Lethal Victims: Child Recruitment in Terrorist Organizations

April 14, 2015
Amaryllis Georges
Amaryllis Georges Terrorism & Human Rights Researcher

Upon his death, bin Laden’s documents reveal admissions pertaining to Al Qaeda having turned its focus towards “luring and preparing the youth.”[1] Indeed, the indoctrination and abuse of children in terrorist activities is no new phenomenon. Among others, we have seen similar instances, in East Africa with the Lords Resistance Army’s use of young boys as soldiers, in Afghanistan and Pakistan as Al Qaeda continues to recruit children from madrassas (many holding crucial roles within the organization today had been picked from religious schools in the 1980s), and the Real IRA (a branch of the IRA formed by discordant members) in Northern Ireland recruited teenagers in the 1990s. The reasoning behind using children in combat situations range from the straight forward and practical motives such as their inexpensive and undemanding recruitment to the strategic calculation of indoctrination for the longevity of the organization. Significant literature[2] dwells on the former motivations but limited analysis delves into the normalization of violence for these youths and the tactical incentives such abhorrent propaganda holds for the future of terrorist groups.

The strategic motivations that prompt the use of children by terrorist organizations are indeed many.
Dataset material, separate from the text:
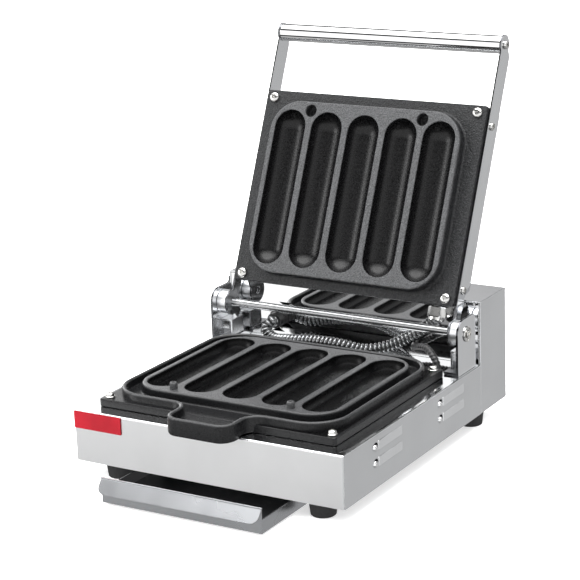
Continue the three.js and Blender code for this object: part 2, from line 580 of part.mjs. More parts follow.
function makeInletAndSwitch() {
  const outer = boxRear + 2;
  const frame = ({ width, height }, depth, flange) => join(
    block(-width / 2 + GAP, width / 2 - GAP, boxRear - depth, outer - 1,
      -height / 2 + GAP, height / 2 - GAP),
    block(-width / 2 - flange, width / 2 + flange, boxRear + 0.1, outer,
      -height / 2 - flange, height / 2 + flange),
  );
  const socket = block(-9, 9, boxRear - 12, outer + 1, -6, 6);
  const pins = [-6, 0, 6].map((x) => block(x - 1, x + 1, boxRear - 13, boxRear - 8, -2, 2));
  const inlet = join(cut(frame(INLET, 16, 4), socket), ...pins);
  add('power_inlet', inlet, blackPlastic).position.set(INLET.x, 0, INLET.z);
  const well = block(-8, 8, boxRear - 9, outer + 1, -11.5, 11.5);
  const axleSeat = barX(1.6, -9.3, 9.3, boxRear - 2, 0, 12);
  const surround = cut(frame(SWITCH, 14, 2), well, axleSeat);
  add('switch_frame', surround, blackPlastic).position.set(SWITCH.x, 0, SWITCH.z);
  // The rocker is drawn round its own axle: two faces at a shallow angle meet in the middle.
  const profile = roundedOutline([
    [-10.4, 1, 0], [0, -2.5, 0], [10.4, 1, 0], [10.4, 3.4, 0], [0, 5.2, 0], [-10.4, 3.4, 0],
  ]);
  const rocker = slab(profile, -7.5, 7.5).rotateY(Math.PI / 2);
  const part = add('power_rocker', join(rocker, barX(1.3, -9, 9, 0, 0, 12)), redLabel);
  part.position.set(SWITCH.x, boxRear - 2, SWITCH.z);
  part.rotation.x = ROCKER_TILT;
}

// ---------------------------------------------------------------- conduit and lead
function makeGland() {
  const { x, z, radius, reach } = GLAND;
  const nut = barY(radius, boxFront - 7, boxFront, x, z, 6);
  const ring = barY(radius - 1, boxFront - reach, boxFront - 6, x, z, 20);
  const tail = barY(6, boxFront - 1, boxFront + 9, x, z, 16);
  const bore = barY(CONDUIT.bore, boxFront - reach - 1, boxFront + 10, x, z, 16);
  add('conduit_gland', cut(join(nut, ring, tail), bore), blackPlastic);
}

// The point in the machine for a point of the lid: side to side, behind the plate's back, up the arms.
function lidPoint(x, depth, reach) {
  const y = HINGE.y + reach * Math.sin(LEAN) + depth * Math.cos(LEAN);
  const z = HINGE.z + reach * Math.cos(LEAN) - depth * Math.sin(LEAN);
  return [x, y, z];
}

function makeConduit() {
  const start = boxFront - GLAND.reach - 2 * GAP;
  const route = routeThrough([
    [GLAND.x, start, GLAND.z], [GLAND.x, start - 4, GLAND.z], [GLAND.x - 2, start - 11, GLAND.z - 5],
    [-68, 225, 56], [-48, 220, 58], [-20, 219, 61], [8, 219.5, 61], [30, 226, 57],
    [48, 237, 59], [64, 243, 67], [79, 246, 77], [90, 249, 86],
    lidPoint(CONDUIT.endX, CONDUIT.endDepth, LID_COVER.near - 7),
    lidPoint(CONDUIT.endX, CONDUIT.endDepth, LID_COVER.near - GAP),
  ]);
  add('power_conduit', sweep(route, CONDUIT.radius, CONDUIT.sides, CONDUIT.steps), greyBraid);
}

function makeLead() {
  const route = routeThrough([
    [LEAD.holeX, LEAD.holeY, deck + 1], [LEAD.holeX, LEAD.holeY, 55], [104, 221, 62],
    [95, 226, 67], [84, 233, 65], [74, 243, 60], [68, 254, 58],
  ]);
  add('sensor_lead', sweep(route, LEAD.radius, LEAD.sides, LEAD.steps), darkSteel);
}

// ---------------------------------------------------------------- build
makeHousing();
makeBottomCover();
makeFeet();
makeBadge();
makeTrayRunners();
makeTray();
makeLowerPlate();
makeUpperPlate();
makePlateScrews();
makeLocatingPins();
makeHeaters();
makeLidCover();
makeArms();
makeHandle();
makeHinge();
makeRearBox();
makeControls();
makeInletAndSwitch();
makeGland();
makeConduit();
makeLead();

// The origin goes under the middle of the whole machine, at floor level.
const extent = new THREE.Box3().setFromObject(machine, true);
machine.position.set(-(extent.min.x + extent.max.x) / 2, -(extent.min.y + extent.max.y) / 2, FOOT.height);

export default machine;
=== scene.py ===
"""Five-slot hot-dog waffle baker: the looks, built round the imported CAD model.

Shapes are drawn in the machine's own millimetres, as in the CAD source: X to the right, Y back from the front
panel, Z up from the housing's bottom edge. TO_ROW takes them to the row frame, LID from the lid's own axes.
"""
import json
import math

import bmesh
import bpy
from mathutils import Matrix, Vector

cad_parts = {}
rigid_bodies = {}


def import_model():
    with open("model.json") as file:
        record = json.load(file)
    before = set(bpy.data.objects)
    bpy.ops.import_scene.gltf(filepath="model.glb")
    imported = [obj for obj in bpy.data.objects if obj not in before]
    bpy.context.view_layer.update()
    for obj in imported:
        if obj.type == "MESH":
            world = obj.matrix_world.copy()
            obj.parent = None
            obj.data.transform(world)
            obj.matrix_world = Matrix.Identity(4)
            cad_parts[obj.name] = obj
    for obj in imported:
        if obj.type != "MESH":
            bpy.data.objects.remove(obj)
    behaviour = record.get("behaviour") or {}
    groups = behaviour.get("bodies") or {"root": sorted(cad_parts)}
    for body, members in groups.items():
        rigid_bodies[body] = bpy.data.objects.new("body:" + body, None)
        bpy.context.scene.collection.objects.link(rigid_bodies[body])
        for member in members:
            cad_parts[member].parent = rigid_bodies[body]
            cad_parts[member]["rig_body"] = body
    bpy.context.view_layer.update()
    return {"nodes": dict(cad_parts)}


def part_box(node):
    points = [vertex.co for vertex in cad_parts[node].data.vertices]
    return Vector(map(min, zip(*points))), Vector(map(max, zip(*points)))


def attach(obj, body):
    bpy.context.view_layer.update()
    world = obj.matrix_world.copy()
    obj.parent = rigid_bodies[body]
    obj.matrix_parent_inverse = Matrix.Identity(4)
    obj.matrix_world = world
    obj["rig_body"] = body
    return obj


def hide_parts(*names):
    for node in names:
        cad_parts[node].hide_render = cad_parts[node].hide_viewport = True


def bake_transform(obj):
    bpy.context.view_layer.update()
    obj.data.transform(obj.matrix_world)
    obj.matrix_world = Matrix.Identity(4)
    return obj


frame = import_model()
scene = bpy.context.scene

# ------------------------------------------------------------------ sizes, in millimetres
MM = 0.001
HALF = 135.0
DEPTH = 256.0
DECK = 47.0
SHEET = 1.5
GAP = 0.3
BOX_FRONT = DEPTH + GAP
HINGE_Y, HINGE_Z = 234.0, 83.0
LEAN = math.radians(24.3)

SLOT_COUNT, SLOT_PITCH, SLOT_RADIUS, SLOT_DEPTH = 5, 39.6, 16.5, 15.0
SLOT_NEAR, SLOT_FAR = 38.6, 188.7
ISLAND_HALF, ISLAND_NEAR, ISLAND_FAR, ISLAND_CORNER = 101.0, 31.0, 198.0, 30.0
UPPER_HALF, UPPER_NEAR, UPPER_FAR, UPPER_SLAB, UPPER_FACE = 117.5, 22.0, 209.0, 7.5, 19.0
LOWER_HALF, LOWER_FRONT, LOWER_REAR, LOWER_TOP = 119.0, 15.5, 213.0, 62.7
LOWER_BOTTOM = DECK + GAP
FLANGE_TOP = LOWER_BOTTOM + 7.0
LOWER_BASE, UNDERSIDE_HALF, UNDERSIDE_INSET, UNDERSIDE_CORNER = 42.5, 99, 2, 10
WALL_HALF, WALL_FRONT, WALL_REAR = 113.0, 19.0, 212.4
WALL_TOP, WALL_THICK, WALL_CORNER = 62.0, 4.0, 34.0
SPOUT_X, SPOUT_HALF, SPOUT_FRONT = 3.0, 33.0, -18.0
SPOUT_BOTTOM, SPOUT_FLOOR, SPOUT_FILLET = 45.5, 52.5, 14.0
PIN_X, PIN_REACH, PIN_RADIUS, PIN_HEIGHT, PIN_HOLE = 59.4, 189.0, 3.6, 6.0, 6.0
HANDLE_REACH, HANDLE_DEPTH, HANDLE_RADIUS = 269.0, 2.0, 8.6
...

A specific terrorist profile no longer exists and counterterrorism experts have abandoned the belief that a terrorist must have distinguishing traits or be of a particular age. Terrorist groups are aware that an innocent child is less likely to arouse mistrust and suspicion and they use this to their advantage. During the Iraq and Afghanistan wars, children were used by insurgents to distract the occupying forces, while the extremists attacked. On multiple occasions, children themselves were used as suicide bombers, a trend we see more recently employed by Boko Haram. Children fighting with extremist groups pose a distinctive threat to security forces and professional armies who may be more reluctant to use deadly force against a child, an asset to the terror group. Given their naïve, easily frightened, and defenseless nature, children can effortlessly be molded and exploited by terrorist organizations. In areas, such as Syria and Iraq, where conflicts have been extensive and the absence of social structures is pervasive, minors are recruited with minimal trouble. These children, victims forced into battle, can be bold and tenacious fighters when brainwashed and bound by radical political or religious fervor, making them deadly combatants.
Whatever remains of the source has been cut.